At the time, it was usual, and almost expected, for young artists to visit Rome. In London, Raeburn was kindly received by Sir Joshua Reynolds, the president of the Royal Academy, who advised him on what to study in Rome, especially recommending the works of Michelangelo, and gave Raeburn letters of introduction for Italy. He fastidiously studied the Italian masters for two years, returning to Edinburgh in 1787.
Raeburn was fortunate in the time in which he practiced portraiture. Sir Walter Scott, Hugh Blair, Henry Mackenzie, Lord Woodhouselee, William Robertson, John Home, Robert Fergusson, and Dugald Stewart were residents of Edinburgh, and were all painted by Raeburn. In 1812, the same year he painted Glengarry, he was elected president of the Society of Artists in Edinburgh; and in 1822, he received a knighthood during the visit of King George IV to Scotland.
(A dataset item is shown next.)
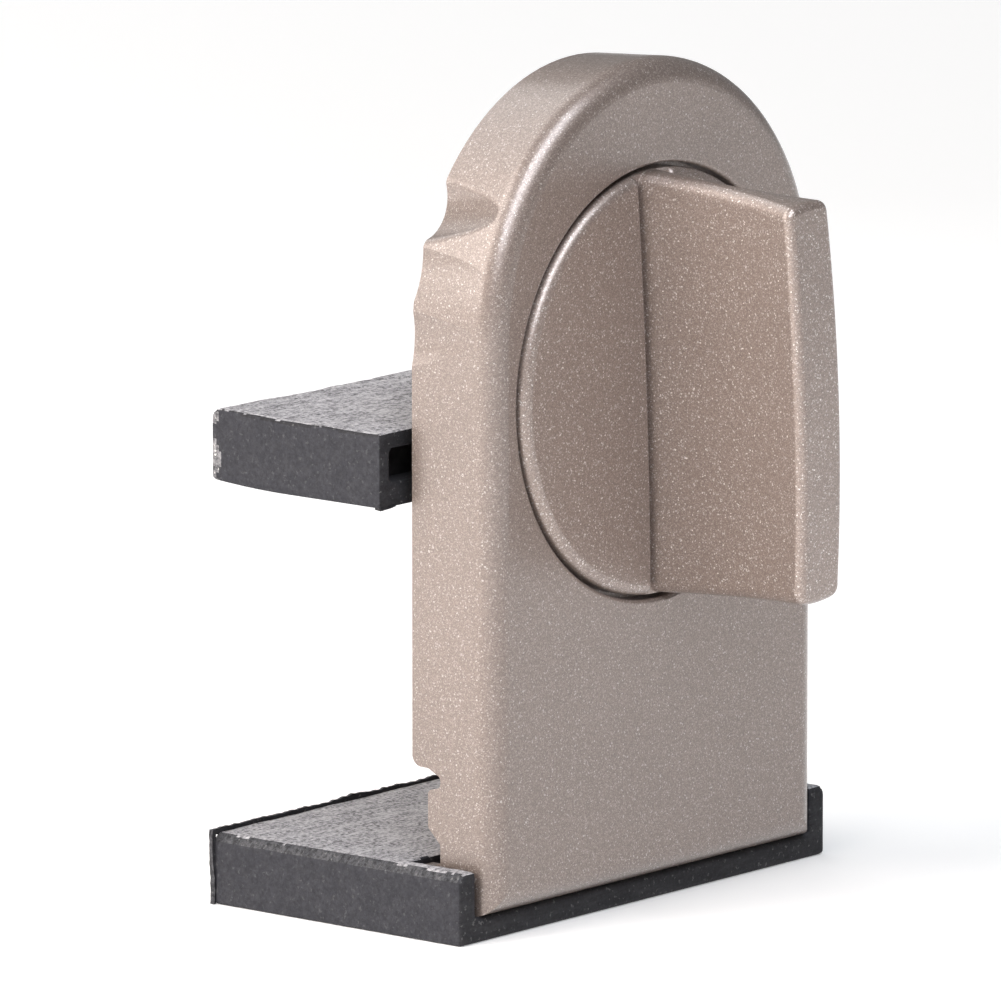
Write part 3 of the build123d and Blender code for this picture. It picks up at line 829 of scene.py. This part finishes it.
def sock_bend(place, normal):
    """How far a point of the sock moves."""
    step = Vector((0, 0, 0))
    back = (place.y - upper_low.y) / sock_depth
    in_skin = place.z > upper_high.z - SOCK_SKIN
    if in_skin:
        dip = -TOP_DIP * math.sin(math.pi * min(max(back, 0), 1))
        step.z += dip + TOP_RISE * (back ** 2) * (abs(place.x) / upper_high.x) ** 2
    if place.z < upper_low.z + SOCK_FLOOR:
        step.z += UNDER_LIFT * max(back - LIFT_STARTS, 0) ** 2 / LIFT_SPREAD
    if normal.z > 0.6 and in_skin:
        swell = SOCK_SWELL * waves(place, SOCK_SWELL_LENGTH, 11)
        step.z += swell + SOCK_RIPPLE * waves(place, SOCK_RIPPLE_LENGTH, 12)
    if abs(normal.x) > 0.8:
        step.x += SIDE_SWELL * waves(place, SIDE_SWELL_LENGTH, 14)
    return step


def sock_rubber(middle, normal):
    """Which rubber a face of the sock wears."""
    # The floor of the pocket takes the painted shade.
    if middle.z < upper_high.z - 0.9 * SOCK_SKIN and normal.z > 0.3:
        return PAINTED_SHADE
    from_rear = upper_high.y - middle.y
    scuffed = waves(middle, SCUFF_LENGTH, 21) > from_rear / SCUFF_WIDTH - 0.4
    if abs(normal.x) > 0.3 and from_rear < SCUFF_WIDTH and scuffed and normal.z < 0.3:
        return SCUFF
    if normal.z > 0.9:
        return TOP
    # Sloping faces and the front take the painted shade.
    if normal.z > 0.3 or normal.y < -0.7:
        return PAINTED_SHADE
    return SIDE


push(upper_sock, sock_bend)
finish_faces(upper_sock, sock_rubber)
print("upper pad wears", len(upper_sock.data.materials), "rubbers")

# %% [markdown]
# A small nib of squeezed rubber hangs from the sock's front corner, made with the same recipe as
# the fins but turned to hang down. Then the sock is joined, smoothed and seated as the boot was,
# on the body that moves with the jaw.

# %% Upper pad: nib, and its place on the lock
NIB_LENGTH = 1.6 * MM
NIB_HEIGHT = 0.16 * MM
NIB_THICKNESS = 0.5 * MM
NIB_IN_FROM_SIDE = 0.9 * MM
NIB_BEHIND_FRONT = 0.25 * MM


def sock_nib():
    """The nib under the sock's left front corner."""
    nib = flash_fin("corner_nib", NIB_LENGTH, NIB_HEIGHT, NIB_THICKNESS, 31)
    place_fin(nib, (-upper_high.x + NIB_IN_FROM_SIDE, upper_low.y + NIB_BEHIND_FRONT, upper_low.z),
              (1, 0, 0), (0, 0, -1))
    finish_faces(nib, lambda middle, normal: PAINTED_SHADE)
    return nib


def fit_upper_pad(pad):
    """Smooths the sock and seats it on the jaw."""
    pick(pad)
    bpy.ops.object.shade_smooth_by_angle(angle=SMOOTH_ANGLE)
    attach(pad, "jaw")
    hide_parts("upper_pad")


join_pieces(upper_sock, [sock_nib()])
fit_upper_pad(upper_sock)
print("upper pad:", len(upper_sock.data.polygons), "faces")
Sir Walter Scott is thought to have been inspired by Raeburn’s portrait of Glengarry enough to base his character of the doomed Jacobite clan chieftain Fergus McIvor in his novel “Waverley” on the image of the Colonel. Scott wrote, “This gentleman is a kind of Quixote in our age, having retained in its full extent whole feelings of Clanship and Chieftainship elsewhere so long abandoned.” I’m convinced! And I certainly hope I wear my tartan with as much panache and pride (and supreme style) as the Colonel.
Along with all the historical and stylistic research, I have also been dabbling in the kitchen with a few of my favorite Scottish bakes. Raeburn’s kilted “Colonel,” and the cookbooks written by the Hebridean Baker Coinneach MacLeod, have inspired these biscotti packed with hazelnuts, orange and dried Scottish heather flowers. Pour yourself a dram, tuck a dozen biscotti in your sporran, and join me in the Highlands for a springtime reel.
Heather “Bis-scotty”
24-30 cookies
1 cup whole toasted hazelnuts
2 cups all-purpose flour
¾ cup granulated sugar
½ cup dark brown sugar
1 tsp baking powder
½ tsp fine sea salt
3 large eggs
3 Tbs olive oil
Grated zest of 1 orange (or two clementines) – reserve 1 tsp of zest.
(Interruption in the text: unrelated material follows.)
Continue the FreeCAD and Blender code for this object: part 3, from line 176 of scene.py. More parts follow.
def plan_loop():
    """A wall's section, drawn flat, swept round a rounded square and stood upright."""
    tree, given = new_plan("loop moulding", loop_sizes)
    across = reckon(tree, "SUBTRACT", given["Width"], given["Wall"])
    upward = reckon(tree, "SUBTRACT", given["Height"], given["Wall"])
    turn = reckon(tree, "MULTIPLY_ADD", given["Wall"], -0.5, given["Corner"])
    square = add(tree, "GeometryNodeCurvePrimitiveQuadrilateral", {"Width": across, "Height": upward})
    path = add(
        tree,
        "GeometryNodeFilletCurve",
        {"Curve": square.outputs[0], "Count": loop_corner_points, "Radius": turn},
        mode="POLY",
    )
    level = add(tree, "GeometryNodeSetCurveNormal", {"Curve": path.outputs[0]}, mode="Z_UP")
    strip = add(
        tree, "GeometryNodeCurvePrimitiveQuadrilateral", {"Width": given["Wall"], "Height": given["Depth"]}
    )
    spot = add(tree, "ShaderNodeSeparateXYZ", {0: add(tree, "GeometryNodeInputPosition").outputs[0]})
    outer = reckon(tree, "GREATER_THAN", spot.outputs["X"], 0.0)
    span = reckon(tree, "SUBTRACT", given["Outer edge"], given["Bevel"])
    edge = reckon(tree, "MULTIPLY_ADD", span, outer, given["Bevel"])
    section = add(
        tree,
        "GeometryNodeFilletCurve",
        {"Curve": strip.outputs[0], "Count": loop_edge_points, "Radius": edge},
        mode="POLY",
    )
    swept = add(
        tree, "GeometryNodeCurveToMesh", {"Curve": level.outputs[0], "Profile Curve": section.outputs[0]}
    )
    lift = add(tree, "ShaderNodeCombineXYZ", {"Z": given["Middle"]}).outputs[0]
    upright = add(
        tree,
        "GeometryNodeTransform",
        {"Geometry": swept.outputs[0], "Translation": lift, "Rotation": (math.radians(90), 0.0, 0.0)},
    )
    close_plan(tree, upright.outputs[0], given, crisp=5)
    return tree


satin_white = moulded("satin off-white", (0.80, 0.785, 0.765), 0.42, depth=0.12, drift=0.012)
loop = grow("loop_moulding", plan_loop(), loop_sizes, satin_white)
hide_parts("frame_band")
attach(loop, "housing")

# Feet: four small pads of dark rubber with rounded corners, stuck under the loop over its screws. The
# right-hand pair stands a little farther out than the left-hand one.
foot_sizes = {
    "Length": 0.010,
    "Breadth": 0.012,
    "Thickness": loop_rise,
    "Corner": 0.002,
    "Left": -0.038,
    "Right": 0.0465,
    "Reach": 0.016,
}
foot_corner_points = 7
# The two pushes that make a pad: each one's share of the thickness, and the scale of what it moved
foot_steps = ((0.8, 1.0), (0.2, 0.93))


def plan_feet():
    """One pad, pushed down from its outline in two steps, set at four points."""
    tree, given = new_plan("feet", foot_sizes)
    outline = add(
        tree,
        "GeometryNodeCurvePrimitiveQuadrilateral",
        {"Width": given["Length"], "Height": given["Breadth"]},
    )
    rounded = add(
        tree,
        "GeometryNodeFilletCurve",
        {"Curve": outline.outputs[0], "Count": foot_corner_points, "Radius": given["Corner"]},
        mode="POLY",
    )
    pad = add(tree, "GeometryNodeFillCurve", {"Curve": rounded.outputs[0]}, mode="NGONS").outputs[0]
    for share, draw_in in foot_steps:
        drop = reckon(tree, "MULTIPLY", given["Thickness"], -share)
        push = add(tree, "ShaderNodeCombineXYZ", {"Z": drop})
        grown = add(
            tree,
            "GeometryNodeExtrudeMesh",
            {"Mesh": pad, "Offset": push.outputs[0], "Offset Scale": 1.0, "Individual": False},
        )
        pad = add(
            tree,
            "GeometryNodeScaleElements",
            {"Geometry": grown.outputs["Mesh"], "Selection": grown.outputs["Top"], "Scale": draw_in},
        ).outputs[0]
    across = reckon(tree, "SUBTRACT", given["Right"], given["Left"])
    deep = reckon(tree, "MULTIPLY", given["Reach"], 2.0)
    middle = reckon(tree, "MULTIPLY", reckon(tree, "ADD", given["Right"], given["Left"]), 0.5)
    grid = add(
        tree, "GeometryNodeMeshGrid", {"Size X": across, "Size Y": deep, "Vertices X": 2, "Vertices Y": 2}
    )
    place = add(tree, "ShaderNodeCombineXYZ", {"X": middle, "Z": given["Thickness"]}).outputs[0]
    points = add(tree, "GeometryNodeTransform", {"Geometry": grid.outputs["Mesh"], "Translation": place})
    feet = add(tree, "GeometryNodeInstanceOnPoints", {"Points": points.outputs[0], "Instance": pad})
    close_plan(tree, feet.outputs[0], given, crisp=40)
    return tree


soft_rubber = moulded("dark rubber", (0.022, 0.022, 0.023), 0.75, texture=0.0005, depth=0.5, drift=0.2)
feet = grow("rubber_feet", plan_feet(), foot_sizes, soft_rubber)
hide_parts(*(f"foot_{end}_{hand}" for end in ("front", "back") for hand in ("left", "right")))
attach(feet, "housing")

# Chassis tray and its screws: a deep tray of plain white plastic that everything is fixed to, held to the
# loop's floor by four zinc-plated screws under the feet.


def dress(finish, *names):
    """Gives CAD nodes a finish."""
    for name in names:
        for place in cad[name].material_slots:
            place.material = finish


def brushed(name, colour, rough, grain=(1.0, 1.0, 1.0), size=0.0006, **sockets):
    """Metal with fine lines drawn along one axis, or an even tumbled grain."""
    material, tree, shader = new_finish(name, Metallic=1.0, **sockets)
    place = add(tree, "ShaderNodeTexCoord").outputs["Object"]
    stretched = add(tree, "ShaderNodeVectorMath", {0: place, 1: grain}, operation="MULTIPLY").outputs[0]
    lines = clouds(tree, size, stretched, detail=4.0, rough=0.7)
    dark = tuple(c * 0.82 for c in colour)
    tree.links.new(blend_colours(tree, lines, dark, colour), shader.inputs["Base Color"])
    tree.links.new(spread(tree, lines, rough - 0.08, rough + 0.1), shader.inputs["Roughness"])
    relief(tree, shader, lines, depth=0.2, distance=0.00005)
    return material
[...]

1 tsp dried Scottish heather flowers
Topping:
2 Tbsp granulated sugar
½ tsp dried Scottish heather flowers
Reserved 1 tsp of orange zest
1) Preheat your oven to 400 degrees with one rack in the center. Line two baking sheets with parchment paper.
2) In a medium bowl, whisk together the flour, sugars, baking powder and sea salt. Stir in the whole hazelnuts.
3) In a small bowl, whisk together the eggs, oil, orange zest and heather.
4) In an even smaller bowl, mix the topping ingredients together with your fingers.
5) Make a well in the dry mix and add the wet mix all at once. Mix together until evenly combined to form a dough.
6) Turn the dough onto a lightly floured surface and divide the dough into four parts. Form each into a log, about 9” long and press gently to slightly flatten. Place two logs on each baking sheet. Sprinkle the topping mix evenly over the four logs.
7) Bake one sheet for 20 minutes until golden brown. Remove from the oven and bake the second sheet.
8) While the second sheet bakes: Let the first baked logs sit for five minutes to firm up, and then, using a serrated knife, cut the logs on the diagonal into slices, about ½ inch thick. Lay the slices on the baking sheet.
9) After the second sheet is removed from the oven, reduce the temperature to 300 degrees. Return the first sheet to the oven and bake for an additional 15 minutes until golden brown. Then do the same for the second sheet.
10) Transfer the biscotti to a wire rack and leave them to cool completely.